There’s an impressive article in this week’s New Yorker Magazine titled The Poverty Clinic, written by Paul Tough (unfortunately, it’s behind a paywall for now, but the New Yorker usually makes it publicly available at the same url address a week or two following publication).
The article describes research being put into practice that demonstrates high stress levels among children result in serious heath problems as an adult. In fact, it actually alters a person’s DNA in the brain. Scientists found that certain stresses have a direct connection to adult health problems through using a simple nine question Adverse Childhood Experiences (ACE) test.
Here’s an excerpt from the article:
The researchers looked at patients with ACE scores of 7 or higher who didn’t smoke, didn’t drink to excess, and weren’t overweight, and found that their risk of ischemic heart disease (the most common cause of death in the United States) was three hundred and sixty per cent higher than it was for patients with a score of 0. Somehow, the traumatic experiences of their childhoods were having a deleterious effect on their later health, though a pathway that had nothing to do with bad behavior.
The article provides some very accessible descriptions of how stress affects our body, and suggests some ways to help. It cites examples of foster parent education programs that have helped them “be more responsive to the emotional cues of the children.” In studies, the children in these programs show “cortisol patterns that echoed those of children brought up in stable homes.” (Cortisol is the body’s primary stress hormone).
In addition, the article discusses that cognitive-behavioral therapy has been effective with adolescents in reducing stress. There has been a lot written about using cognitive behavior techniques in classroom management, which echo a lot of the ideas in my upcoming book, Helping Students Motivate Themselves. One key element of this strategy is encouraging positive “self-talk.” Visualizing could be another.

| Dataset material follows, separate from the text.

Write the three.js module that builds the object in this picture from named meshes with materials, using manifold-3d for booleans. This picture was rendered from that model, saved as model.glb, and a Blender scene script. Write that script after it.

One example of this is something I recently tried with a student who has a history of having many behavioral challenges. One day, he and I were talking, and he was telling me he knew he needed to get a handle on his behavior, but he didn’t know how. I told him I wanted to suggest an idea, that he could feel free to reject. I first showed me several different colors of large Post-Its, and asked him to choose one. We then put it on his desk, and I asked him to think of a word or a phrase that he thought would remind him to stay focused on what he was doing, and to remind him to work hard on controlling his behavior. I told him to think about it for awhile, write down whatever he wanted, and let’s just see if it helped.
He was extraordinarily focused that day, and has been the same for the past week. He chose to write down “Future,” and everyday he gets a new post it. When we go to the computer lab, he places it on the screen. Sometimes he has forgotten to get the post-it, but he has been able to maintain his self-control even during those times, he says, “because I say it to myself.”

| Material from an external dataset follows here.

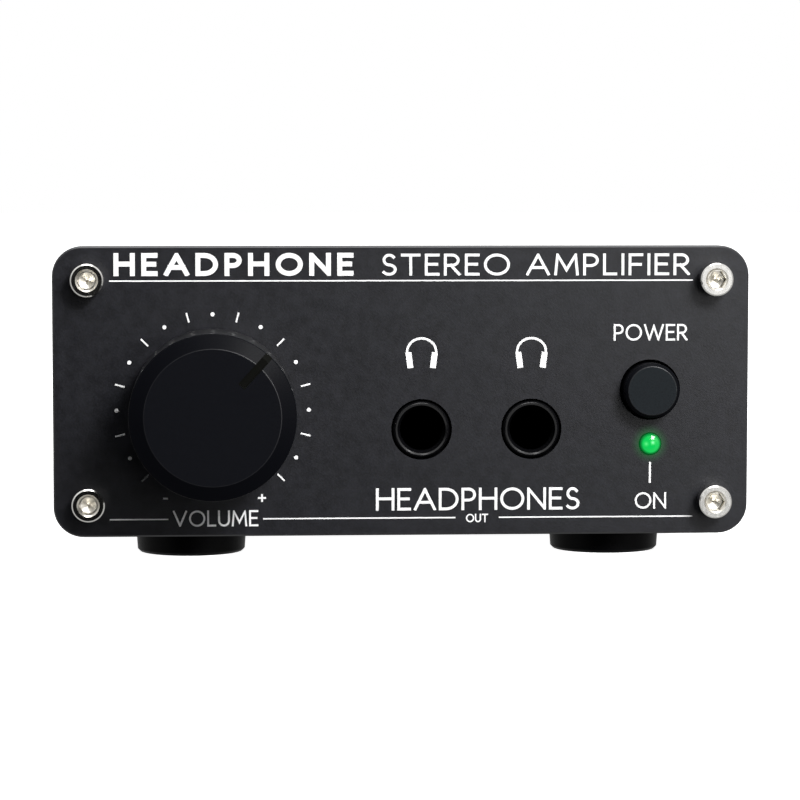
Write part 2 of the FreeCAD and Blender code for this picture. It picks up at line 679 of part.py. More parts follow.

You can’t tell a whole lot by one week, but it is a start.
My colleague, Katie Hull, and I are creating a life skill lesson (in a long line of ones I’ve posted about in this blog that combine literacy development with social emotional learning, including lessons on the brain, goal-setting, sleep, etc. — more extensive versions are in my book) on the issue of stress management. We’ll uses excerpts from the New Yorker article, along with this article from the Mayo Clinic on Stress Management (though we will not have students take the ACE test for a variety of reasons). We’ve discussed working with students to explore ways to reduce stress, including getting more sleep and eating healthy, plus working together to make a list of potential words or phrases that might help students become calmer during stressful times. We might have them place the phrase or phrases of their choice on their school binder and on other things they see regularly as a reminder to encourage positive self-talk, then have them use it for a week and reflect on how it went.
I’ll let readers know what we end-up actually doing. I’d love to hear your ideas, too.
Also, as I’ve previously posted, our school has what I and others consider to be a national model for a Parent University that demonstrates parent engagement at its best. At their next meeting, parent leaders might discuss if they’d like Katie and me to come share what we’ve learned and tried with them, and possible have parents take the ACE test themselves as a tool for self-reflection.
Here are a few other resources on cognitive behavior strategies in the classroom you might find interesting:
Also, coincidentally, today Edutopia published an interview with one of the authors of a major study I posted about earlier this year that found this kind of “Social Emotional Learning” (including the other topics I cover in my book) have a significant positive impact on student academic achievement.